Yesterday, we went in-depth on some of the ways Activision-Blizzard is attempting to obstruct the union forming within Diablo IV substudio Blizzard Albany, but today we turn our eyeballs back to the union already voted on within Activision’s Raven Software, where apparently the company has moved from union-blocking to dragging its heels and sucking as much money out of the process as possible.
Readers might recall that last week, Communications Workers Alliance filed yet another unfair labor practice complaint against the company over CCO Lulu Cheng Meservey’s one-sided union-busting comments in a company-wide Slack channel. Among her comments were alleged insults and threats regarding the Raven union’s negotiations with Blizzard as she tried to convince the Albany workers (who’d just been approved to vote on their union) that the Raven union is ineffective. “[T]here have only been three bargaining sessions since the union was certified there almost 6 months ago, due partly to the union cancelling pre-planned bargaining sessions for a month,” she wrote.
At the time, that line leaped out at me as being likely deceptive (the word “partly” seems loadbearing, eh?), but the rest of the email was so much worse (and complaint-inducing) that everyone blew past it. Apparently, we shouldn’t have, as when Activision-Blizzard suggests the process is going slowly, what it actually means is that it’s making the process go slowly in attempt to stall it and other worker movements.

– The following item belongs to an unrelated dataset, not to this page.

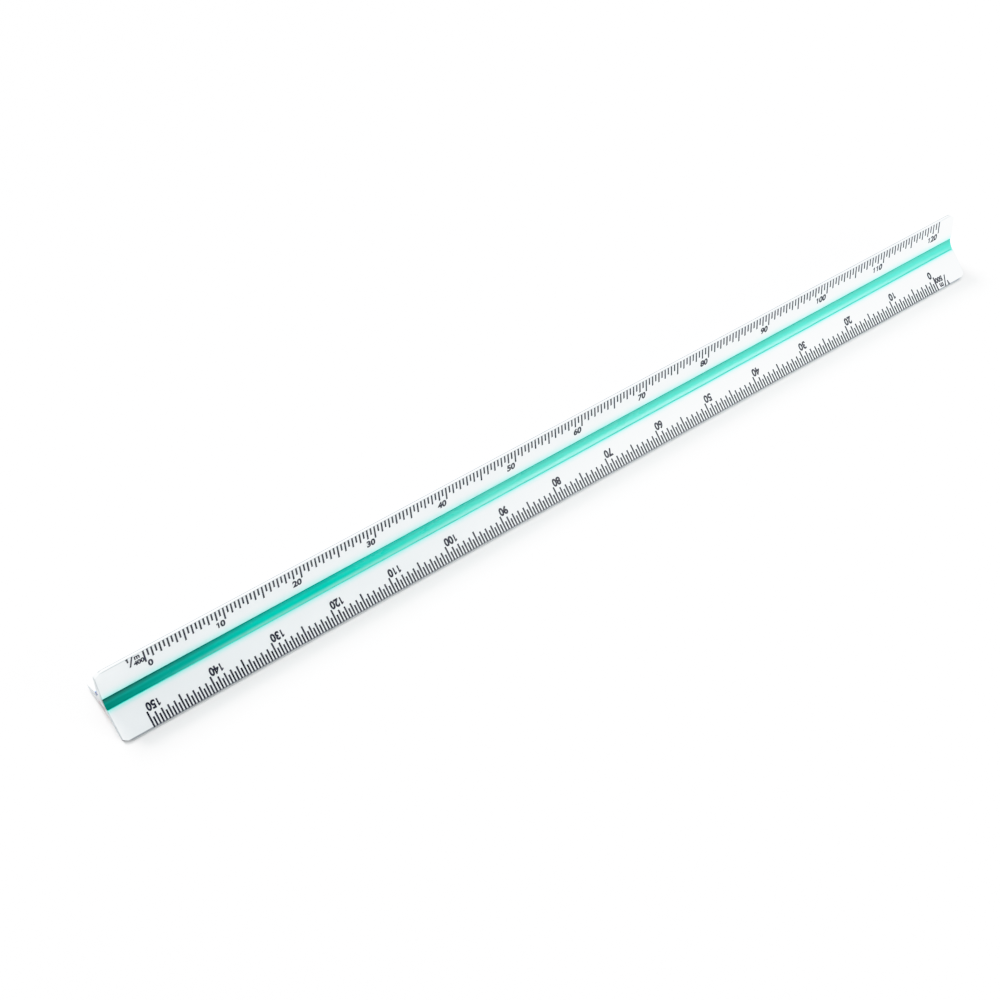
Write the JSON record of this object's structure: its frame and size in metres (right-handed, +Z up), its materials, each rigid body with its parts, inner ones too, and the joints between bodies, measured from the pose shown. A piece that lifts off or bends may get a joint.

Yesterday, the Game Workers Alliance at Raven Software published a blog post discussing the state of those negotiations, and it appears that it’s Activision-Blizzard once again dragging its feet on literally everything. “Continued intransigence” is the exact phrase GWA used. Notably, it accused Activision-Blizzard of:
- “[refusing] to bargain during the day unless the Union paid for the missed time of workers,” which GWA went ahead and did so it couldn’t be used as a delay tactic;
- refused to respond to demands to make permanent all the workers who weren’t made permanent back when ATVI was making workers permanent in an attempt to stall the union (which the NLRB just found was a violation of labor law and plans to prosecute) – same for the wage increases used by the company as unionbusting;
- refused to back down on the “management rights” proposal that essentially strips workers of basic employment rights;
- would not discuss reproductive health care assurances for workers, remote work, wage increases, grievance and arbitration policies, or the codification of job descriptions;
- demanded its own grievance policy to file complaints against the union.
As Kotaku notes, this situation, in addition to the desperate appeal made by Albany execs, appears to cement suspicions that Activision-Blizzard is not approaching worker organizing in good faith despite its protestations and in fact is attempting to delay the process as much as possible.